Tillis asked: “As you know, the previous USPTO Director issued examiner guidance related to patent eligibility. Do you support that guidance?”
And Vidal replied: “Given the uncertainty in the law, USPTO examination guidance was and is necessary to optimize consistent decision-making across art units and examiners. I support the principle of such guidance.”
During her recent hearing in the Senate Judiciary Committee, as well as in her written responses, Vidal acknowledged that today’s jurisprudence on patent eligibility “provides neither clarity nor consistency,” and implied that the current examiner guidance is presently consistent with the law. But her written responses raise a question about whether her promises to review the guidance in light of intervening jurisprudence –which she admits is chaotic – might actually roll back some of the benefits Iancu’s changes brought for patent owners.

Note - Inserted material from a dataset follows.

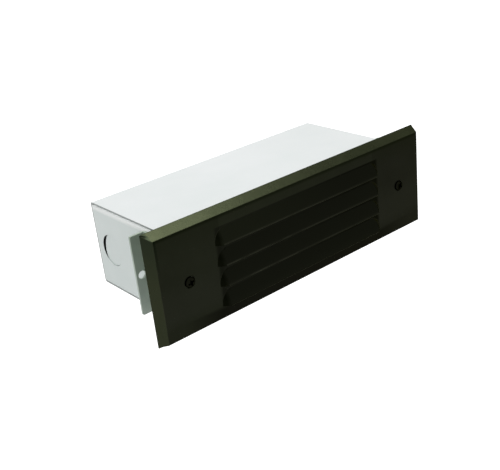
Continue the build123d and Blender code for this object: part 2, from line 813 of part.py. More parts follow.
with BuildPart() as lampholder_contact:
    foot_y = lamp_y - contact_foot
    with BuildSketch(Plane.XY.offset(-contact_width / 2)):
        with BuildLine():
            Polyline(
                (holder_floor_x, foot_y - contact_reach / 2),
                (holder_floor_x, foot_y + contact_reach / 2),
                (holder_floor_x - contact_rise, lamp_y - contact_reach / 2),
                (holder_floor_x - contact_rise, lamp_y + contact_reach / 2),
                (contact_face_x, lamp_y + contact_reach / 2),
                (contact_face_x, lamp_y - contact_reach / 2 - contact_sheet / 2),
                (holder_floor_x - contact_sheet, foot_y + contact_reach / 2 - contact_sheet / 2),
                (holder_floor_x - contact_sheet, foot_y - contact_reach / 2),
                close=True,
            )
        make_face()
    extrude(amount=contact_width)
save(lampholder_contact, "lampholder_contact")

with BuildPart() as lampholder_screws:
    with BuildSketch(at_x(bracket_back_x)):
        with Locations(holder_screw_places):
            Circle(holder_screw_head_radius)
    extrude(amount=holder_screw_head_height)
    fillet(lampholder_screws.faces().group_by(Axis.X)[-1].edges(), holder_screw_head_height / 3)
    with BuildSketch(at_x(bracket_back_x)):
        with Locations(holder_screw_places):
            Circle(holder_screw_radius)
    extrude(amount=-holder_screw_length)
save(lampholder_screws, "lampholder_screws")

with BuildPart() as terminal_screws:
    clamp_y = terminal_y + 2 * wire_radius
    with BuildSketch(at_y(clamp_y + terminal_head_height)):
        with Locations(terminal_places):
            Circle(terminal_head_radius)
    extrude(amount=terminal_head_height)
    fillet(terminal_screws.faces().group_by(Axis.Y)[-1].edges(), terminal_head_height / 3)
    with BuildSketch(at_y(clamp_y)):
        with Locations(terminal_places):
            Circle(terminal_radius)
    extrude(amount=2 * wire_radius + terminal_depth)
save(terminal_screws, "terminal_screws")

# ---------------------------------------------------------------- lamp


def lamp_envelope(skin):
    """The lamp's outline, drawn in by skin, turned about the lamp's axis."""
    neck_x = rim_x + lamp_neck_inset - skin
    neck = lamp_neck_radius - skin
    full = lamp_radius - skin
    tip_x = lamp_tip_x + skin
    dome_x = lamp_tip_x + lamp_radius
    shoulder_x = rim_x - lamp_neck_length
    middle_x = (rim_x + shoulder_x) / 2
    with BuildPart() as envelope:
        with BuildSketch(Plane.XY):
            with BuildLine():
                def at(x, r):
                    return (x, lamp_y + r)
                Polyline(at(tip_x, 0), at(neck_x, 0), at(neck_x, neck), at(rim_x, neck))
                Bezier(at(rim_x, neck), at(middle_x, neck), at(middle_x, full), at(shoulder_x, full))
                Line(at(shoulder_x, full), at(dome_x, full))
                slant = sin(radians(45)) * full
                ThreePointArc(at(dome_x, full), at(dome_x - slant, slant), at(tip_x, 0))
            make_face()
        revolve(axis=lamp_axis)
    return envelope


with BuildPart() as lamp_glass:
    add(lamp_envelope(0).part)
    add(lamp_envelope(lamp_glass_wall).part, mode=Mode.SUBTRACT)
save(lamp_glass, "lamp_glass")

with BuildPart() as lamp_base:
    band = lamp_y + (base_crest_radius + base_root_radius) / 2
    inner = base_root_radius - base_sheet
    wave_start = rim_x + (base_length - base_threads * base_pitch) / 2
    wave_end = wave_start + base_threads * base_pitch
    quarter = base_pitch / 4
    with BuildSketch(Plane.XY):
        with BuildLine():
            Polyline((wave_start, band), (rim_x, band), (rim_x, lamp_y + inner))
            Line((rim_x, lamp_y + inner), (base_end_x, lamp_y + inner))
            Polyline((base_end_x, lamp_y + inner), (base_end_x, band), (wave_end, band))
            for i in range(base_threads):
                x = wave_start + i * base_pitch
                crest = (x + quarter, lamp_y + base_crest_radius)
                root = (x + 3 * quarter, lamp_y + base_root_radius)
                ThreePointArc((x, band), crest, (x + 2 * quarter, band))
                ThreePointArc((x + 2 * quarter, band), root, (x + 4 * quarter, band))
        make_face()
    revolve(axis=lamp_axis)
save(lamp_base, "lamp_base")

with BuildPart() as lamp_insulator:
    with BuildSketch(Plane.XY):
        with BuildLine():
            Polyline(
                (base_end_x - insulator_inset, lamp_y),
                (base_end_x - insulator_inset, lamp_y + inner),
                (base_end_x, lamp_y + inner),
                (insulator_end_x, lamp_y + insulator_end_radius),
                (insulator_end_x, lamp_y),
                close=True,
            )
        make_face()
    revolve(axis=lamp_axis)
save(lamp_insulator, "lamp_insulator")

with BuildPart() as lamp_contact:
    with BuildSketch(at_x(insulator_end_x)):
        with Locations((lamp_y, 0)):
            Circle(base_contact_radius)
    extrude(amount=base_contact_height)
    fillet(lamp_contact.faces().sort_by(Axis.X)[-1].edges(), base_contact_height * 0.8)
save(lamp_contact, "lamp_contact")

stem_x = rim_x + lamp_neck_inset - lamp_glass_wall
stem_end_x = stem_x - stem_length

with BuildPart() as lamp_stem:
    with BuildSketch(at_x(stem_x)):
        with Locations((lamp_y, 0)):
            Circle(stem_radius)
    extrude(amount=-stem_length)
save(lamp_stem, "lamp_stem")

with BuildPart() as lamp_filament:
    far_x = stem_end_x - filament_length
    with BuildLine() as filament_path:
        FilletPolyline(
            (stem_end_x, lamp_y + filament_half_foot, 0),
            (stem_end_x - filament_half_foot, lamp_y + filament_half_foot, 0),
            (stem_end_x - filament_half_span, lamp_y + filament_half_span, 0),
            (far_x, lamp_y + filament_half_span, 0),
            (far_x, lamp_y - filament_half_span, 0),
            (stem_end_x - filament_half_span, lamp_y - filament_half_span, 0),
            (stem_end_x - filament_half_foot, lamp_y - filament_half_foot, 0),
            (stem_end_x, lamp_y - filament_half_foot, 0),
            radius=filament_half_foot / 2,
        )
    with BuildSketch(Plane(origin=filament_path.line @ 0, z_dir=filament_path.line % 0)):
        Circle(filament_radius)
    sweep()
save(lamp_filament, "lamp_filament")

# ---------------------------------------------------------------- wiring

wire_y = terminal_y + wire_radius
wire_z = terminal_spacing / 2 - terminal_radius - wire_radius - seat
strip_x = terminal_x - strip_gap


def lead_radii(points):
    """Bend radii along a lead: each takes 0.45 of the shorter run beside its corner."""
    radii = []
    for before, corner, after in zip(points, points[1:], points[2:]):
        run_in = Vector(*corner) - Vector(*before)
        run_out = Vector(*after) - Vector(*corner)
        turn = radians(run_in.get_angle(run_out))
        radii.append(0.45 * min(run_in.length, run_out.length) / tan(turn / 2))
    return radii


def lead(points, name):
    """An insulated lead along its route."""
    radii = lead_radii(points)
    print(name, "bend radii", [round(radius, 1) for radius in radii])
    with BuildPart() as insulation:
        with BuildLine() as route:
            FilletPolyline(points, radius=radii)
        with BuildSketch(Plane(origin=route.line @ 0, z_dir=route.line % 0)):
            Circle(lead_radius)
        sweep()
    save(insulation, name)


def bare_wire(start, direction, length):
    """A straight end of bared copper."""
    with BuildPart() as wire:
        with BuildSketch(Plane(origin=start, z_dir=direction)):
            Circle(wire_radius)
        extrude(amount=length)
    return wire


def wiring_run(start_x, reach, bends):
    """Points in the wiring space, each given by its share of the reach, the depth and the height."""
    return [
        (start_x - along * reach, reflector_back + depth * wiring_depth, rise * cap_half_height)
        for along, depth, rise in bends
    ]


def lead_route(side, bends):
    """From a terminal through the bushing into the wiring space; side is 1 above, -1 below."""
    through_z = side * lead_half_spacing
    through_bushing = [
        (strip_x, wire_y, side * wire_z),
        (strip_x - bushing_wall - 2 * lead_radius, wire_y, side * wire_z),
        (bushing_x, wire_y + 2 * lead_radius, through_z),
        (bushing_x, reflector_back + wiring_depth / 5, through_z),
    ]
    return through_bushing + wiring_run(bushing_x, lead_reach, bends)


black_bends = [
    (0.04, 0.50, 0.21),
    (0.26, 0.50, 0.33),
    (0.55, 0.46, 0.29),
    (0.82, 0.52, 0.34),
    (1.00, 0.49, 0.29),
]
white_bends = [
    (0.04, 0.53, -0.21),
    (0.24, 0.56, -0.31),
    (0.51, 0.50, -0.36),
    (0.75, 0.54, -0.31),
    (0.95, 0.59, -0.36),
]
black_route = lead_route(1, black_bends)
white_route = lead_route(-1, white_bends)
lug_y = cap_back_y - lug_barrel_radius
lug_end_x = ground_x - lug_radius - lug_barrel_length
ground_route = [
    (lug_end_x, lug_y, ground_z),
    (lug_end_x - ground_reach / 5, lug_y, ground_z),
    (lug_end_x - ground_reach * 3 / 5, lug_y - wiring_depth / 7, ground_z + lead_radius),
    (lug_end_x - ground_reach, lug_y - wiring_depth / 5, ground_z - lead_radius / 2),
]
lead(black_route, "lead_black")
lead(white_route, "lead_white")
lead(ground_route, "ground_lead")

with BuildPart() as lead_ends:
    for route in (black_route, white_route):
        add(bare_wire(route[0], (1, 0, 0), strip_gap + terminal_head_radius).part)
    for route in (black_route, white_route, ground_route):
        onward = Vector(*route[-1]) - Vector(*route[-2])
        add(bare_wire(route[-1], onward, bare_end).part)
save(lead_ends, "lead_ends")

with BuildPart() as lead_bushing:
    front_y = reflector_y - bushing_front
    rear_y = reflector_back + bushing_rear
    flange = bushing_hole + bushing_flange
    snap = bushing_hole + bushing_flange / 2
    with BuildSketch(Plane.XY):
        with BuildLine():
            Polyline(
                (bushing_x + bushing_bore, front_y),
                (bushing_x + flange, front_y),
                (bushing_x + flange, reflector_y),
                (bushing_x + bushing_hole, reflector_y),
                (bushing_x + bushing_hole, reflector_back),
                (bushing_x + snap, reflector_back),
                (bushing_x + bushing_hole, rear_y),
                (bushing_x + bushing_bore, rear_y),
                close=True,
            )
        make_face()
    revolve(axis=Axis((bushing_x, 0, 0), (0, 1, 0)))
save(lead_bushing, "lead_bushing")

with BuildPart() as ground_terminal:
    with BuildSketch(at_y(cap_back_y)):
        with Locations((ground_x, ground_z)):
            Circle(lug_radius)
        with Locations((ground_x - lug_radius, ground_z)):
            Rectangle(2 * lug_radius, 2 * lug_barrel_radius)
    extrude(amount=lug_thickness)
    with BuildSketch(at_x(lug_end_x)):
        with Locations((lug_y, ground_z)):
            Circle(lug_barrel_radius)
    extrude(amount=lug_barrel_length)
    with BuildSketch(at_y(cap_back_y)):
        with Locations((ground_x, ground_z)):
            Circle(ground_screw_radius + seat)
    extrude(amount=lug_thickness, mode=Mode.SUBTRACT)
save(ground_terminal, "ground_terminal")

with BuildPart() as ground_screw:
    lug_face_y = cap_back_y - lug_thickness
    with BuildSketch(at_y(lug_face_y)):
        with Locations((ground_x, ground_z)):
            RegularPolygon(ground_head_radius, 6)
    extrude(amount=ground_head_height)
    with BuildSketch(at_y(back_y)):
        with Locations((ground_x, ground_z)):
            Circle(ground_screw_radius)
    extrude(amount=back_y - lug_face_y)
save(ground_screw, "ground_screw")
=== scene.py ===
# %% [markdown]
# # A recessed step light
#
# The light is a folded sheet-metal housing that sits in a wall or a riser, closed by a dark cast
# faceplate with four hooded louvres.  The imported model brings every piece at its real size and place.
# This lesson sets up a camera and a studio, gives each piece its finish, and winds the lamp's filament.
# Everything is in metres, with X along the plate, Y into the wall and Z up.

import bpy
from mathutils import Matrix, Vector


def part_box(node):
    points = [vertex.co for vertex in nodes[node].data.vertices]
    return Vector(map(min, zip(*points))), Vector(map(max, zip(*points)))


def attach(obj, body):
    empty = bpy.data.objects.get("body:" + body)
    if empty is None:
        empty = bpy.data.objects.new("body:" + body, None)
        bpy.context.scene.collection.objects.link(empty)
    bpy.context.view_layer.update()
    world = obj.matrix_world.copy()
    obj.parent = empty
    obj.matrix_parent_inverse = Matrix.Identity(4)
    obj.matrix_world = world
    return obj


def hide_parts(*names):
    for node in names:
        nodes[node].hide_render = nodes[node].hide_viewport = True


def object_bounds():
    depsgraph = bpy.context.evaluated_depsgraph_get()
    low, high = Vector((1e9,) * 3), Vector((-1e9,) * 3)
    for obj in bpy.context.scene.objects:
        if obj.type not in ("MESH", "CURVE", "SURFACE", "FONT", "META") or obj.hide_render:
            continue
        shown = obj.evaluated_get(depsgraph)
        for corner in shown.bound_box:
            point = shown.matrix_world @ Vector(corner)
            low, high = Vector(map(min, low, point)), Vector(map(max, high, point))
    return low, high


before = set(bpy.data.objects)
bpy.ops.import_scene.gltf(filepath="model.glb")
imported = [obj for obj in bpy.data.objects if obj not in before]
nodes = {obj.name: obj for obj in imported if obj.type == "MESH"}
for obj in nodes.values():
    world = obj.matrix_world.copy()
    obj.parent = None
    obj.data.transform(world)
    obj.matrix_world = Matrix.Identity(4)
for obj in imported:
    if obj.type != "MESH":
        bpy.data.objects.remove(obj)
cad_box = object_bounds()
print("pieces in the frame:", len(nodes))

# %% Imports and short names
import math

import bpy
from mathutils import Matrix, Vector

MM = 0.001
print("one millimetre is", MM, "m")

# %% [markdown]
# ## The camera
#
# The picture was taken from the front left and from above, with the camera turned a little about its
# own axis.  Azimuth, elevation, roll and distance place the camera round a point on the light, and the
# three axes of its matrix follow from them.  Building the matrix by hand keeps the roll exact, which a
# Track To constraint would not.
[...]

PTAB and Big Tech Abuse in Focus
All of the senators who submitted questions for the record asked Vidal about her plans for the PTAB. Vidal echoed the sentiment of other patent stakeholders who have commented on the topic that, with 10 years of data accumulated since PTAB proceedings were implemented, it may be time to review and potentially revise the procedures. She explained:
For example, I know based on my experiences (representing both patentees and patent challengers), and through common knowledge, that there is a wide disparity in how different courts deal with the parallel proceedings issue (a patent being challenged simultaneously in both the USPTO and in another tribunal such as district court) and related issues (estoppel, motions in limine related to IPRs and PGRs). Some judges will stay a parallel proceeding once an IPR/PGR is filed, some wait for institution, and some rarely stay. Beyond that, there are other criteria for stay that vary by tribunal, judge and individual case. The impact these procedures may have on small inventors or SME’s (Small to Medium-Sized Enterprises), and potential abuses of the IPR/PGR process these procedures allow, should be evaluated to inform potential changes to PTAB practice.
Senators John Kennedy (R-LA) and Marsha Blackburn (R-TN) each asked several questions related to the PTAB and the potential imbalances in the system that may favor Big Tech over small inventors. Kennedy asked if Vidal agrees with the general proposition that the USPTO examination and PTAB processes favor Big Tech and Vidal replied that, while litigation of any kind can disadvantage small entities, “the USPTO applies the same statutory requirements during patent examination and in PTAB adjudications for all, regardless of the size of the applicant, patent owner or petitioner.” She also pointed to the Office’s fee discounts for small and micro entities for patent examination and maintenance, as well as for PTAB appeals, including the USPTO’s pro bono program for patent prosecution and soon-to-be pilot for PTAB appeals. As to concerns over serial filings by Big Tech companies, Vidal said “[t]he latter is somewhat ameliorated by the PTAB’s ability to exercise its discretion under General Plastic Co., Ltd. V. Canon Kabushiki Kaisha, IPR2016-01357 (PTAB Sept. 6, 2017) (precedential), to prevent the filing of multiple challenges against the same patent.”
Blackburn asked Vidal to comment on pending lawsuits against former USPTO Director Michelle Lee that accuse Lee of “stacking the intellectual property system against inventors” and how Vidal would ensure that such stacking is addressed. Vidal replied: “To the extent there is concern the USPTO and the patent system are stacked to favor large companies and against small inventors, that can diminish confidence in our IP system and can impact innovation and investment in the same. It needs to be investigated.”
She also noted in her reply to Blackburn’s question about whether she, like Lee, has represented Silicon Valley clients in patent matters, that she has had clients across the spectrum, from Fortune 100 and Silicon Valley companies to underrepresented individuals. However, she also noted in response to a question from Senator Josh Hawley (R-MO) that she has never represented Facebook, Twitter, Apple, Google, or Amazon specifically while at Winston & Strawn. She concluded: “If confirmed, I would commit to working with you, this Committee, and stakeholders to work on initiatives related to any perceived biases, build confidence in our IP system and promote access, education and support for all stakeholders.”
Other Senators included in the QFR responses were Patrick Leahy (D-VT); John Cornyn (R-TX); and Ted Cruz (R-TX).